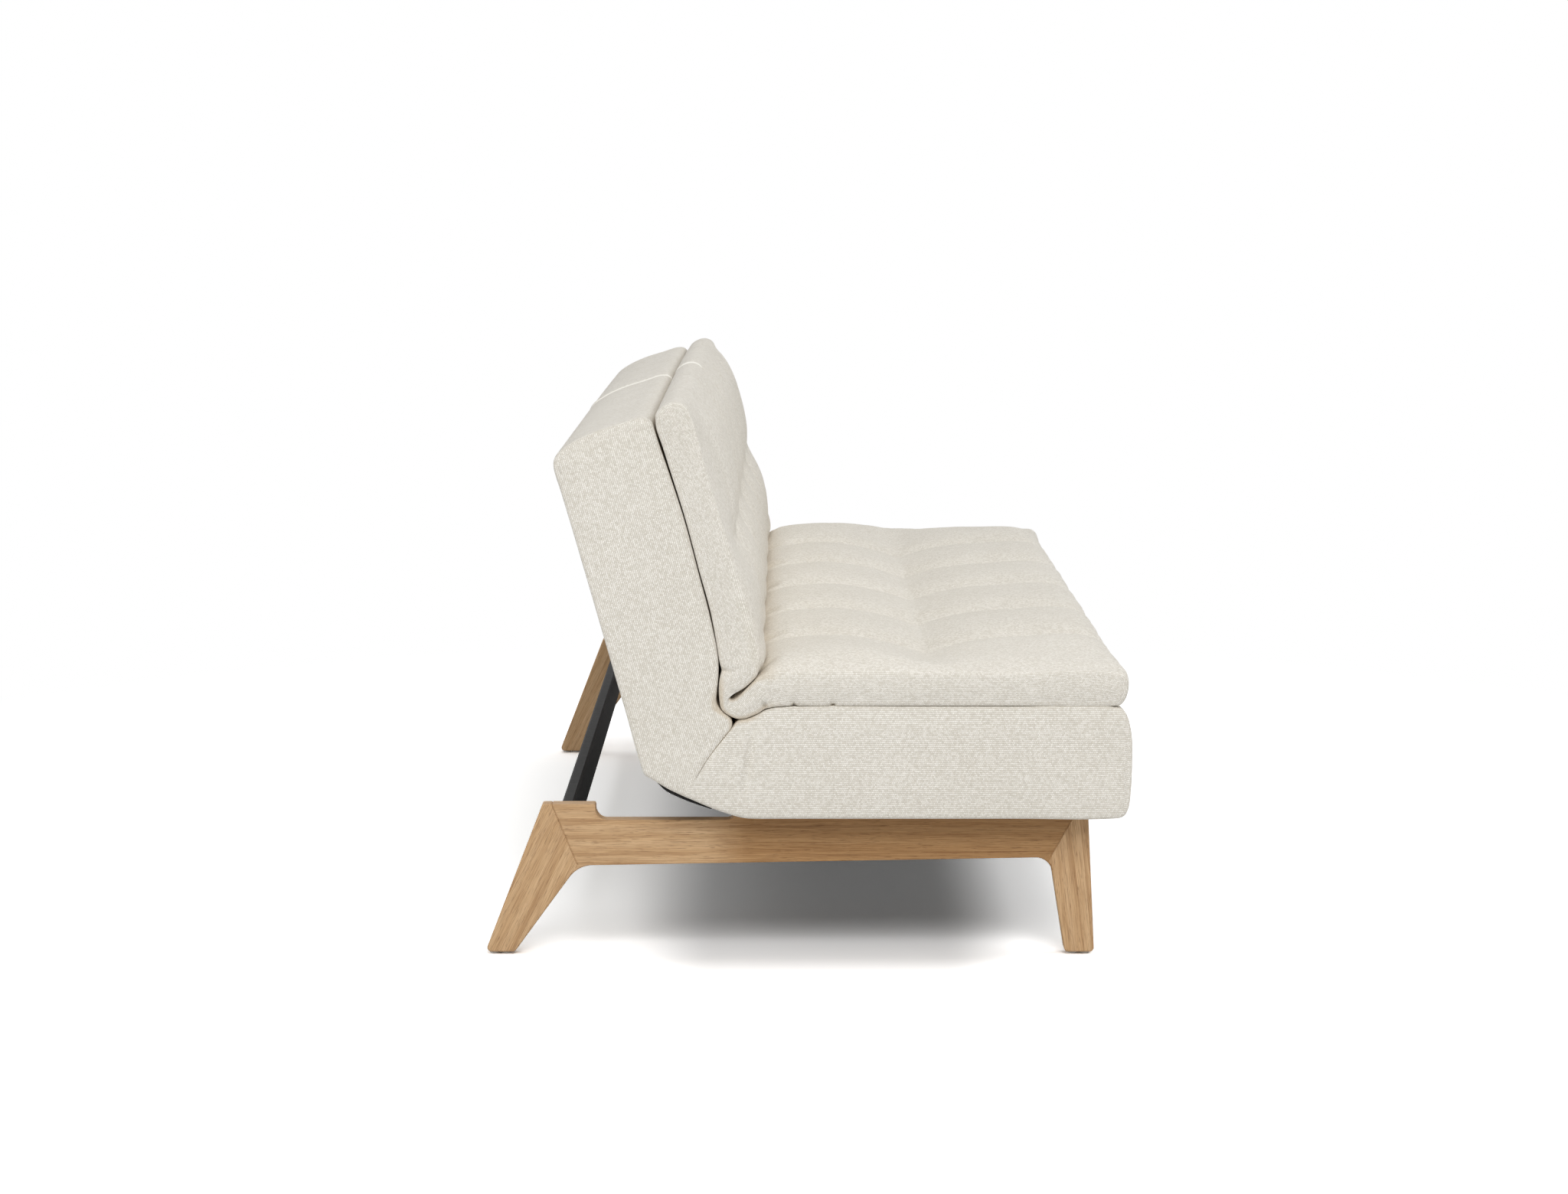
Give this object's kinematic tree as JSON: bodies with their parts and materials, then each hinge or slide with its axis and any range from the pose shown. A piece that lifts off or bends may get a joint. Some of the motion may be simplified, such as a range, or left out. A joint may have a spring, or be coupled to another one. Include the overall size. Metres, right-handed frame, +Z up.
{
  "type": "sofa bed",
  "caption": "Armless split-back sofa bed with quilted toppers on a ribbed cream base, whose back halves recline flat, on angled oak end frames.",
  "frame": {"origin": "on the floor under the middle of the sofa bed's bounding box, in its sofa position", "axes": "+X along the length, from the end seen in the picture to the other one; -Y is the front, where people sit down; +Z up"},
  "size_m": [2.1, 0.906, 0.7895],
  "materials": {
    "oak": "oiled solid oak, open grain",
    "frame": "black powder coat, satin",
    "hinges": "zinc plated",
    "slats": "bare beech plywood",
    "glides": "off-white, matte",
    "lining": "black lining cloth",
    "topper": "quilted ribbed cream upholstery cloth",
    "base_cover": "ribbed cream upholstery cloth",
    "rear_cover": "ribbed cream upholstery cloth"
  },
  "bodies": {
    "base": {"left_rear_leg": "oak", "left_rail": "oak", "left_front_leg": "oak", "left_rear_glide_outer": "glides", "left_rear_glide_inner": "glides", "left_front_glide_outer": "glides", "left_front_glide_inner": "glides", "left_outer_hinge_fork": "hinges", "left_inner_hinge_fork": "hinges", "left_base_fold": "lining", "left_topper_fold": "topper", "right_rear_leg": "oak", "right_rail": "oak", "right_front_leg": "oak", "right_rear_glide_outer": "glides", "right_rear_glide_inner": "glides", "right_front_glide_outer": "glides", "right_front_glide_inner": "glides", "right_outer_hinge_fork": "hinges", "right_inner_hinge_fork": "hinges", "right_base_fold": "lining", "right_topper_fold": "topper", "rear_crossbar": "frame", "front_crossbar": "frame", "seat_tube_front": "frame", "seat_tube_rear": "frame", "seat_tube_left": "frame", "seat_tube_right": "frame", "seat_slat_1": "slats", "seat_slat_2": "slats", "seat_slat_3": "slats", "seat_slat_4": "slats", "seat_slat_5": "slats", "seat_slat_6": "slats", "seat_lining": "lining", "seat_base": "base_cover", "seat_topper": "topper"},
    "left_back": {"left_back_base": "base_cover", "left_back_cover": "rear_cover", "left_back_topper": "topper", "left_back_tube_outer": "frame", "left_back_tube_inner": "frame", "left_back_tube_foot": "frame", "left_back_tube_top": "frame", "left_back_slat_1": "slats", "left_back_slat_2": "slats", "left_outer_hinge_arm": "hinges", "left_inner_hinge_arm": "hinges"},
    "right_back": {"right_back_base": "base_cover", "right_back_cover": "rear_cover", "right_back_topper": "topper", "right_back_tube_outer": "frame", "right_back_tube_inner": "frame", "right_back_tube_foot": "frame", "right_back_tube_top": "frame", "right_back_slat_1": "slats", "right_back_slat_2": "slats", "right_outer_hinge_arm": "hinges", "right_inner_hinge_arm": "hinges"}
  },
  "joints": [
    {"name": "left_back_recline", "type": "hinge", "parent": "base", "child": "left_back", "pos_m": [-0.525, 0.18, 0.265], "axis": [-1, 0, 0], "range_deg": [0, 73.95], "deforming": ["left_base_fold", "left_topper_fold"]},
    {"name": "right_back_recline", "type": "hinge", "parent": "base", "child": "right_back", "pos_m": [0.525, 0.18, 0.265], "axis": [-1, 0, 0], "range_deg": [0, 73.95], "deforming": ["right_base_fold", "right_topper_fold"]}
  ]
}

Task to complete:
All lines that include "materials" are to be gathered and copied.

Result of this task:
Give this object's kinematic tree as JSON: bodies with their parts and materials, then each hinge or slide with its axis and any range from the pose shown. A piece that lifts off or bends may get a joint. Some of the motion may be simplified, such as a range, or left out. A joint may have a spring, or be coupled to another one. Include the overall size. Metres, right-handed frame, +Z up.
  "materials": {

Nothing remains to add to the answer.